The Court ultimately found that the CMJ committed a reviewable error by finding that copyright did not subsist in TRREB's MLS System based on the prior TRREB v Commissioner of Competition decision, and that its case amounted to relitigation constituting an abuse of process.

Whether TRREB's copyright claims amount to relitigation

The Court found that the CMJ's ruling that TRREB v Commissioner of Competition had already decided there was no copyright in the MLS System necessarily assumed that the MLS System from that prior decision and TRREB's MLS System at issue in the underlying action were the same. However, there was no evidence that the same works were at issue in both proceedings. The Court also discussed its power to take judicial notice of facts which have not been proven in evidence. It noted that this power must be exercised with care. Facts that could be reasonably questioned cannot be the subject of judicial notice, and caution is warranted where the use of a prior judicial precedent to ground a claim of judicial notice would permit a party to substitute precedent for proof. If a fact subject to judicial notice is adjudicative and central to a dispositive issue, the scope of and freedom to resort to judicial notice is narrowed.

In this case, the Court found that whether the works in TRREB v Commissioner of Competition  and the underlying action were the same was an adjudicative fact that was central to a dispositive issue in the action. The CMJ's order did not explain a basis for taking judicial notice that the two works were the same. The Court also noted that whether a work meets the originality threshold is a finding of mixed fact and law and depends on the application of facts to a legal test. The record before the FCA in TRREB v Commissioner of Competition  was not before the CMJ and there is no way to know if the evidentiary basis for the FCA's determination would be the same in the underlying action.

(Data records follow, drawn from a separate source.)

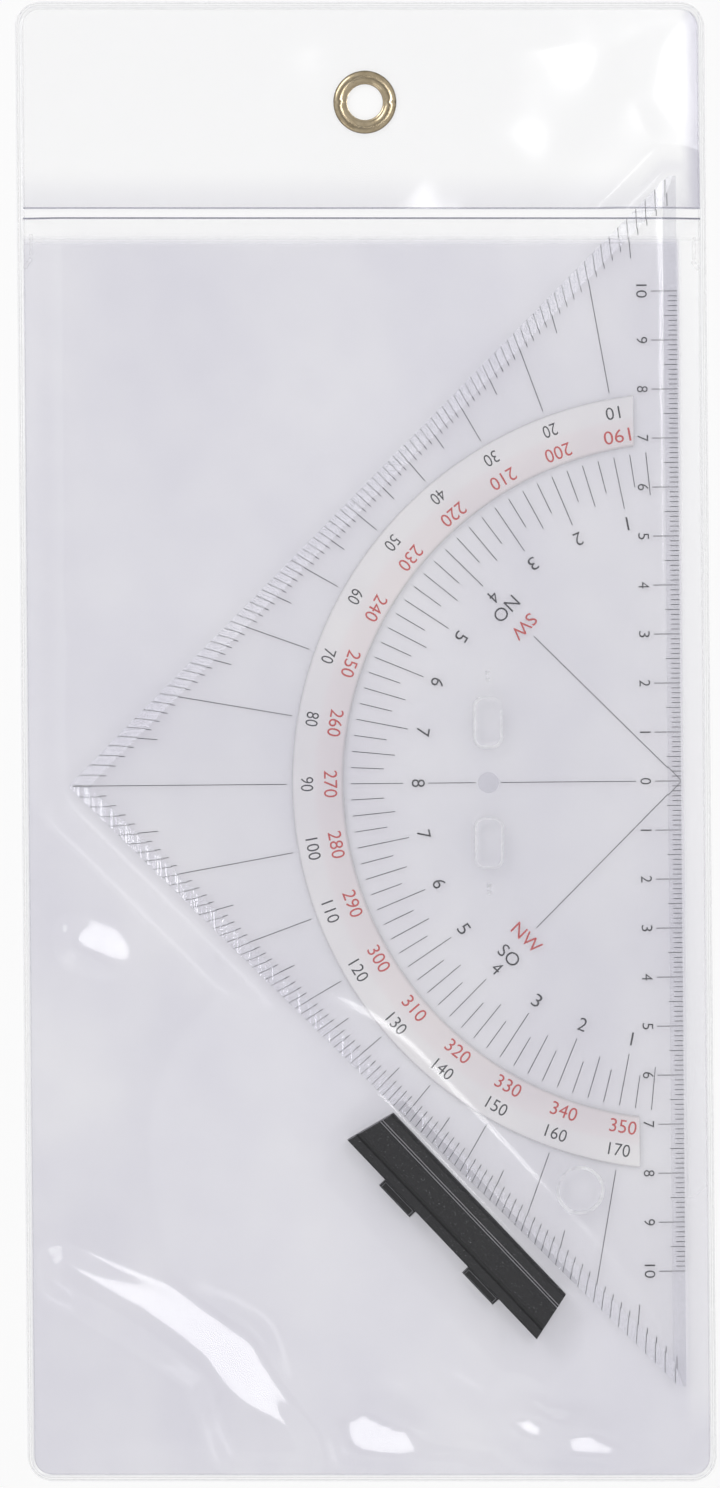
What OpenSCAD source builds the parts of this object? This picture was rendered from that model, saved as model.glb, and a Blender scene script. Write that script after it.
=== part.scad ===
// Navigation set square with its clip-on handle, in a clear storage wallet.
// The wallet lies flat: +X to the right, +Y towards the eyelet, +Z up.
// The origin is under the middle of the wallet.

/* [Set square] */
// Length cut from each sharp corner, measured along the hypotenuse
corner_cut = 1.5; // [1:0.1:4]
// Thickness of the clear plate
plate_t = 2; // [1.6:0.1:3]
// Thickness left at the bevelled edges
edge_t = 0.9; // [0.6:0.1:1.4]
// Width of the bevel along the two short sides
leg_bevel = 3.1; // [2:0.1:5]
// Width of the bevel along the hypotenuse
hyp_bevel = 2.7; // [2:0.1:5]
// Radius of the hanging hole
hole_r = 4.3; // [2:0.1:5]
// Hole's distance in from the hypotenuse
hole_in = 21.3; // [18:0.1:26]
// Hole's distance up from the lower tip
hole_up = 40.2; // [37:0.1:48]
// Width of the softened rim of the holes
rim_w = 0.6; // [0.3:0.1:0.8]

/* [Handle slots] */
// Width of a slot, across the hypotenuse
slot_w = 4.9; // [3:0.1:6]
// Length of a slot, along the hypotenuse
slot_l = 9.4; // [8:0.1:12]
// Corner radius of a slot
slot_r = 1.6; // [0.6:0.1:2]
// Distance between the middles of the two slots
slot_gap = 24.6; // [20:0.1:30]
// Slots' distance in from the hypotenuse
slot_in = 39.3; // [34:0.1:44]
// Distance from a slot's middle to the nearer of its two sunk dots
dot_gap = 8.7; // [7:0.1:10]
// Distance between the two sunk dots
dot_step = 1.4; // [1:0.1:2]

/* [Scales] */
// Distance from the short sides to the frosted degree band
band_gap = 9.1; // [8:0.1:12]
// Width of the frosted degree band
band_w = 10.3; // [7:0.1:12]
// Distance from the hypotenuse at which the band ends
band_end = 9.1; // [7:0.1:12]
// Length of the centimetre scale to each side of the zero
scale_reach = 100; // [80:10:100]
// Length of a centimetre mark
cm_mark = 5.3; // [4:0.1:6]
// Length of a five millimetre mark
half_mark = 2.9; // [2:0.1:4]
// Length of a millimetre mark
mm_mark = 2; // [1:0.1:3]
// Depth of a one degree mark, square to the short side
degree_mark = 4; // [3:0.1:5]
// Depth of a five degree mark, square to the short side
five_mark = 6.3; // [5:0.1:8]
// Distance between the band and the ten degree lines
long_gap = 1.2; // [0.8:0.1:2]
// Distance from the ninety degree line to the square corner
corner_play = 1; // [0.5:0.1:2]
// Distance between the band and the compass point marks
point_gap = 1.6; // [1:0.1:4]
// Length of a full compass point mark
point_mark = 10.7; // [8:0.1:12]
// Distance from the compass point marks to the axis line
axis_gap = 5.1; // [4:0.1:8]
// Distance from the protractor's centre to the axis line
axis_in = 9.2; // [5:0.1:12]
// Gap of the axis line at the gate mark, to each side
axis_break = 2.6; // [2.4:0.1:4]
// Distance from the compass point marks to the diagonals
diagonal_gap = 14.6; // [10:0.1:20]
// Width of a printed line
line_w = 0.16; // [0.1:0.01:0.3]
// Thickness of the printed layers
print_t = 0.05; // [0.03:0.01:0.08]

/* [Handle] */
// Length of the handle along its base
handle_l = 56; // [50:0.5:60]
// Length of the handle along its top
handle_top_l = 51; // [44:0.5:56]
// Height of the handle from its base to its top
handle_h = 10.6; // [9:0.1:11]
// Width of the handle
handle_w = 7.4; // [6:0.1:9]
// How far the feet stand out of the base
foot_h = 1.7; // [1:0.1:2]
// Play between a foot and its slot
foot_play = 0.2; // [0.1:0.05:0.4]
// Distance from the lower short side to the middle of the handle's base
handle_off = 12.45; // [12:0.05:14]
// Distance along the short side from its middle to the middle of the handle's base
handle_along = 30.69; // [29:0.01:32]
// Turn of the handle in the wallet, in degrees
handle_turn = -46.95; // [-50:0.05:-44]
// How far the handle can slip towards the pocket's bottom
handle_slip = 6; // [2:1:8]

/* [Wallet] */
// Width of the wallet
wallet_w = 140.6; // [140:0.2:150]
// Height of the wallet
wallet_h = 302; // [300:1:310]
// Radius of the wallet's corners
corner_r = 5; // [4:0.5:8]
// Thickness of one sheet of film
film_t = 0.25; // [0.2:0.05:0.4]
// Width of the welded edge
weld_w = 1.3; // [1:0.1:2]
// How far the weld bead stands out above the two sheets
bead_h = 0.2; // [0.1:0.05:0.3]
// Height of the upper strip, from the wallet's top edge
header_h = 42.3; // [38:0.1:42.6]
// Slit between the upper strip and the pocket
slit_w = 1.8; // [1:0.1:3]
// Height of the doubled hem at the pocket's mouth
hem_h = 4.6; // [3:0.1:8]
// Gap between the hypotenuse and the weld
edge_gap = 4.8; // [4.5:0.1:7]
// Gap between the square corner and the weld
corner_gap = 8.2; // [6:0.1:12]
// Gap between the lower tip and the weld
tip_gap = 17.6; // [16:0.1:20]
// Play between the film and what lies in the pocket
pocket_play = 0.3; // [0.2:0.05:0.6]

/* [Eyelet] */
// Radius of the eyelet's hole
eyelet_r = 3.65; // [2:0.05:4]
// Outer radius of the eyelet's rolled rim
eyelet_rim_r = 6.45; // [5.5:0.05:8]
// Wall of the eyelet's barrel
eyelet_wall = 0.4; // [0.2:0.05:0.6]
// Height of the rolled rim above the film
eyelet_rim_h = 0.6; // [0.3:0.05:0.8]
// Thickness of the washer behind
washer_t = 0.25; // [0.2:0.05:0.4]
// Outer radius of the washer
washer_r = 6; // [5:0.1:8]
// Distance from the wallet's top edge to the eyelet's middle
eyelet_down = 20.5; // [14:0.1:24]
// Place of the eyelet to the right of the wallet's middle
eyelet_x = 0.9; // [-4:0.1:4]

/* [Hidden] */
$fn = 96;

film_color = [0.90, 0.91, 0.95, 0.35];
clear_color = [0.86, 0.90, 0.93, 0.55];
frosted_color = [0.95, 0.93, 0.94];
ink_color = [0.16, 0.16, 0.18];
brass_color = [0.66, 0.55, 0.36];
black_color = [0.17, 0.17, 0.18];

// Heights, from the table up
back_z = washer_t;
back_top = back_z + film_t;
stack_top = back_top + film_t;
rim_top = stack_top + eyelet_rim_h;
slide_play = 0.1;
print_z = rim_top + slide_play;
plate_z = print_z + print_t;
plate_top = plate_z + plate_t;
over_plate = plate_top + pocket_play;
handle_z = back_top + pocket_play;
over_handle = handle_z + handle_w + pocket_play;

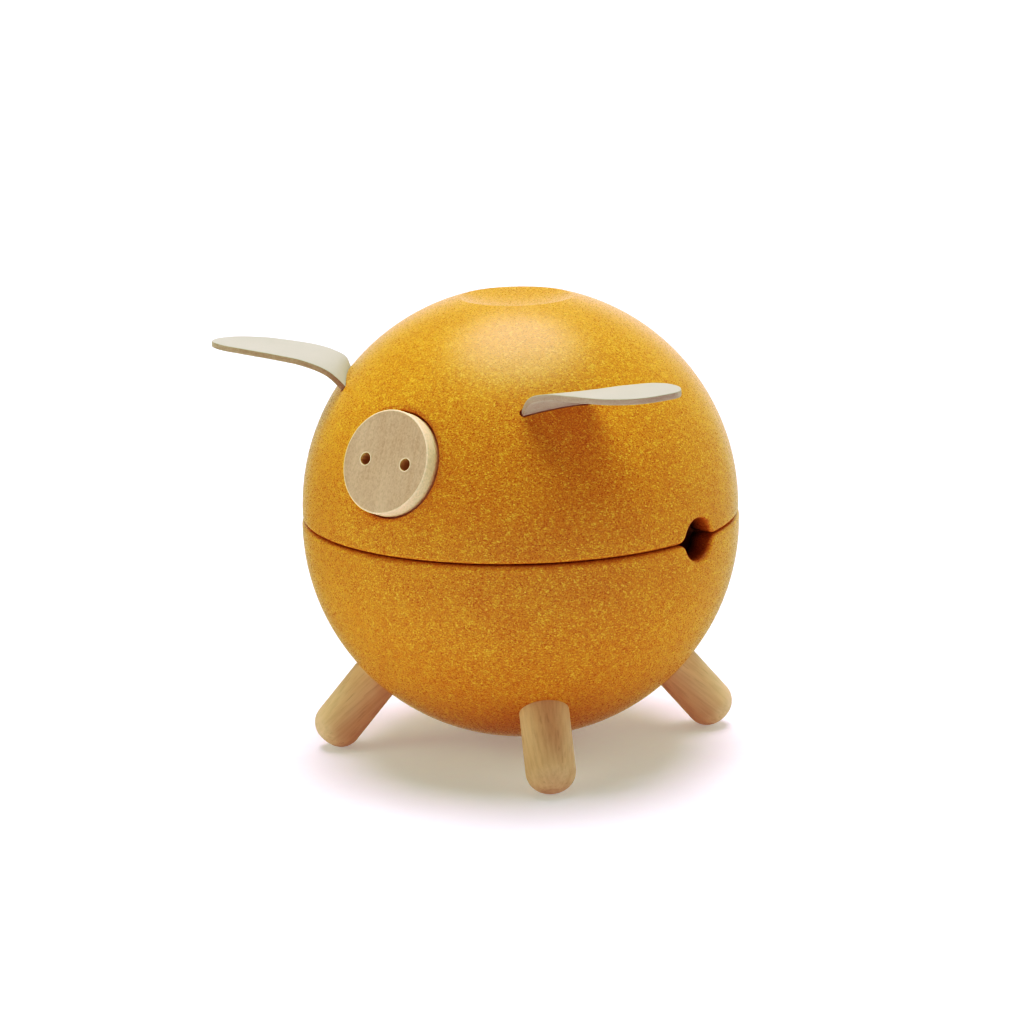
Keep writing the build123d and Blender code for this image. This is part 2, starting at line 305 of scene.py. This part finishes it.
for number, (leg, azimuth) in enumerate(LEGS.items()):
    low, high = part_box(leg)
    # Each leg is its own stretch of dowel, turned about its axis to show another side of the grain.
    about = Matrix.Rotation(math.radians(azimuth), 3, "Z")
    lean = Matrix.Rotation(math.radians(90.0 + LEG_TILT), 3, "Y")
    turn = about @ lean @ Matrix.Rotation(1.3 + 1.7 * number, 3, "Z")
    name = f"dowel_wood_{number + 1}"
    parts = dowel_wood(name, (low + high) / 2, turn, LEG_PALE, LEG_DARK, LEG_CONTRAST)
    shader, grain, shine, relief = parts
    dress(leg, shader.finish(Base_Color=grain, Roughness=shine, Normal=relief))

RING_PALE = (0.20, 0.10, 0.05)
RING_DARK = (0.12, 0.055, 0.025)

ring_turn = Matrix.Rotation(math.radians(90.0), 3, "X")
parts = dowel_wood("ring_wood", (0, 0, SEAM_HEIGHT), ring_turn, RING_PALE, RING_DARK)
shader, grain, shine, relief = parts
dress("register_ring", shader.finish(Base_Color=grain, Roughness=shine, Normal=relief))

# The snout leans back by this many degrees. Its face is this far from the upper half's own centre.
SNOUT_RISE = 21.8
NOSTRIL_REACH = 6.1 * MM
NOSTRIL_RADIUS = 1.53 * MM
SNOUT_FACE = 56.1 * MM
SNOUT_RADIUS = 12.7 * MM
DOME_RISE = 1.9 * MM
SNOUT_PALE = (0.56, 0.345, 0.26)
SNOUT_DARK = (0.455, 0.26, 0.185)
SNOUT_CONTRAST = 0.22
# Painted light: the snout's side band is painted paler and creamier, as if lit from the right.
SNOUT_LIT_SIDE = (0.84, 0.63, 0.44)
FLECK_SHADES = [(0.0, 0.78), (0.5, 1.0), (1.0, 1.14)]
# Painted highlight: a pale ring round each nostril, where its small chamfer would catch the light.
RIM_HIGHLIGHT = (0.97, 0.75, 0.58)
RIM_HIGHLIGHT_WIDTH = 0.16 * MM
SCORCH_COLOUR = (0.62, 0.41, 0.18)
SCORCH_START = 0.15 * MM
ARRIS = 0.35 * MM


def snout_wood():
    """Fine pale wood with its grain upright in the face, and scorched in the two drilled nostrils. Its side
    band is painted paler as painted light, and a painted highlight rings each nostril.
    """
    rise = math.radians(SNOUT_RISE)
    outward = Vector((0, -math.cos(rise), math.sin(rise)))
    upward = Vector((0, math.sin(rise), math.cos(rise)))
    sideways = outward.cross(upward)
    face = Vector((0, 0, SEAM_HEIGHT + DOME_RISE)) + outward * SNOUT_FACE
    # The frame's third axis runs along the grain and its second one out of the face.
    turn = Matrix((sideways, outward, upward)).transposed()
    parts = dowel_wood("snout_wood", face, turn, SNOUT_PALE, SNOUT_DARK, SNOUT_CONTRAST)
    shader, grain, shine, relief = parts
    flecks = shader.chips(shader.stretch(shader.place, (1.0, 1.0, 0.6)), 3200.0)
    grain = shader.mix(0.5, grain, shader.ramp(flecks, FLECK_SHADES), "MULTIPLY")
    side = shader.mix(0.5, SNOUT_LIT_SIDE, shader.ramp(flecks, FLECK_SHADES), "MULTIPLY")
    local = shader.add("ShaderNodeSeparateXYZ", {"Vector": shader.frame(face, turn)})
    across, out, up = local.outputs
    # Painted light: past the arris the side band takes the paler, lit-looking colour.
    on_lit_side = shader.math("GREATER_THAN", shader.length(across, up), SNOUT_RADIUS - ARRIS)
    colour = shader.mix(on_lit_side, grain, side)
    # Both nostrils are masked at once, by the distance from the nearer one's axis.
    aside = shader.math("SUBTRACT", shader.math("ABSOLUTE", across), NOSTRIL_REACH)
    reach = shader.length(aside, up)
    # Painted highlight on each nostril's rim.
    on_highlight_rim = shader.math("LESS_THAN", reach, NOSTRIL_RADIUS + RIM_HIGHLIGHT_WIDTH)
    colour = shader.mix(shader.math("MULTIPLY", on_highlight_rim, 0.7), colour, RIM_HIGHLIGHT)
    inside = shader.math("LESS_THAN", reach, NOSTRIL_RADIUS)
    scorched = shader.math("MULTIPLY", inside, shader.math("LESS_THAN", out, -SCORCH_START))
    colour = shader.mix(shader.math("MULTIPLY", scorched, 0.9), colour, SCORCH_COLOUR)
    return shader.finish(Base_Color=colour, Roughness=shine, Normal=relief)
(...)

In addition, the Court also noted that previous orders from the courts relating to the MLS System, including interim injunctions, default judgments and consent judgments, supported TRREB's position that its copyright infringement claim was not bound to fail.

Whether relitigation constitutes an abuse of process

In addition, the Court found that even if TRREB was relitigating the same issue in TRREB v Commissioner of Competition, the CMJ did not properly address whether asserting copyright claims in the action constituted an abuse of the Court's processes under Rule 221(1)(f) of the FCR. The Court noted that bars against relitigation are discretionary, and that this discretion must be exercised after having taken into account a wide variety of circumstances, including whether relitigation might enhance the integrity of the judicial system and whether relitigation might create unfairness. The CMJ's order failed to articulate consideration of these factors. Further, the Court noted that even had the CMJ included reasons, it was unconvinced that the doctrine should be invoked.

Conclusion

Ultimately, the Court concluded that the CMJ's order demonstrated a palpable error by relying on the finding in TRREB v. Commissioner of Competition to conclude that no copyright existed in the MLS System, and that relitigating the issue would constitute an abuse of process. In addition, the Court concluded that the errors were overriding because the findings were the only reason for striking out the copyright claims without leave to amend based on an abuse of the Court's process under Rule 221(1)(f).

The decision illustrates how litigants are not necessarily barred from reasserting copyright in a work despite having been unsuccessful in the past; where the surrounding factual matrix has changed since the previous litigation, there may be room to argue that there is a fresh case. The decision also demonstrates the importance of archiving how a work is developed – or later altered – should a litigant be tasked with distinguishing its work from earlier precedents.